[TheForge] Getting the lead out or the tar baby? - Take 2

Steve Bloom sabloom at ironflower.com
Sat Jul 27 23:45:22 EDT 2013


At 03:54 PM 7/27/2013, Peter Fels  wrote:
> >>Peter: My guess is that you are not annealing often enough,or 
> cooling too abruptly,or overheating when you do anneal..

I don't mess with heat treat of the helmets - they are designed to 
resist shrapnel and little else.  They simply are a convenient 
shape.  Especially when annealed, the desired share will vanish, so 
that's not an answer..

> >>Peter: i'd recommend a solid steel dome stake of about the right 
> curvature to work against,

which is what the helmets are (but way more fragile).  If I could 
create hard wood 3D replicas of the helmets, I would be golden -- but I can't.
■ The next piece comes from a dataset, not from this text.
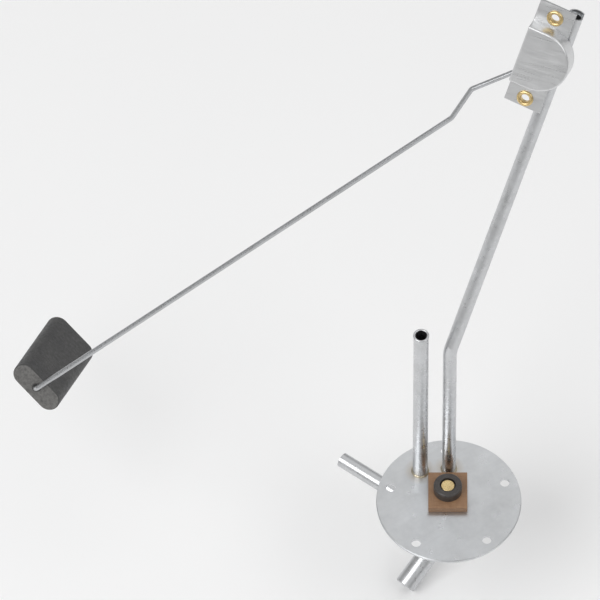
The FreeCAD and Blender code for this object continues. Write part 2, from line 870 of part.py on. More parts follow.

> >>Peter: Lead hammers have their place, and this probably isn't it. 
> Unless they are intended for actual combat, I'd respectfully 
> suggest starting with mild steel....

The hammers do work -- as do some of the helms I made 25 years ago 
still function. And they are intended for SCA heavy combat 
(effectively impacts from a baseball bat) but we have a 
misunderstanding here -- the army hats are the forms, the helms will 
be out of riveted 16-gauge mild steel (thus overlaps are essentially 
8-gauge). I just want to extend the life of the forms.

and....At 06:19 PM 7/27/2013, Mike wrote:

 >>Mike: Wikipedia says some had way more pieces than that.

Eventually -- the bowl is made of 8-plates overlapping to the rear. 
The shirokoro (neck guard) are usually 5 arched strips (or many more 
depending on the lacing) and there is the brow piece not to mention 
the tehen stack of washers and a really big grommet and a socket for 
the helm decoration and the mempo (or grill) etc.  But the base step 
is the generation of 8 plates that mimic the shape of a human head 
(with some padding - see above)

 >Mike: These are for-and-aft strips or radial segments to be riveted 
together to form the crown of the helmet?  And you're working the 16 ga. cold?

Exactly -- the pieces are symmetrical left-to-right with the frontal 
and terminal plates being unique -- so the three between are 
more-or-less sail shaped but repeat -- right/left temple, right/left 
middle, right/left side-rear though each one is different because a 
head isn't symmetrical (as I learned making my first great-helm - can 
you say grill-on-the-nose-and-acres-of-space-around-the-ears - 
destined for the slack tub).  When done correctly, the margins run 
radially from the top to the edge (doing a 32-plate unit is WAY more 
painful).  The plates are over dished in a Yater swage block to 
create the 3-D bubble, clipped into place over the preceding plates, 
then planished to mimic the helmet shape in that specific 
location.  The planishing has to result in the overlap with enough 
space to set 3/16" rivets (5 rows from edge to tehen)..

 >>Mike: I'd hammer a depression in a lead block, then use a 
combination of:  sinking the 16 ga on the block with a ballpeen or 
other  round-faced hammer and planishing over a solid iron/steel 
stake with frequent annealing. Probably that would require some final 
shaping over other stakes to get the joints aligned.

See above (we're on the same track) but the plates really do not need 
annealing.  My personal helm went through years of combat without a 
problem (maybe because I didn't get hit that often back then <smirk>) 
and the still-in-service ones are a quarter century in service w/o 
failure.  Heat was never needed and would really complicate the 
generation of the overlap needed.

 >>Mike: For one off, fill the helmet with a mixture of dry plaster 
of Paris and roofing tar. (Why PofP?  I dunno.  It's what a 
respectable jewelry/goldsmithing teacher recommended to his 
students.)  If you're doing a dozen or two, lead.

Right your are (a neuron or so fired up -- I use to know that -- but 
the ratio??) -- I'll do a search on "pitch bowls + tar + 'Plaster of Paris'.

Thanks for the assist -- eventually I drop pics on my web site.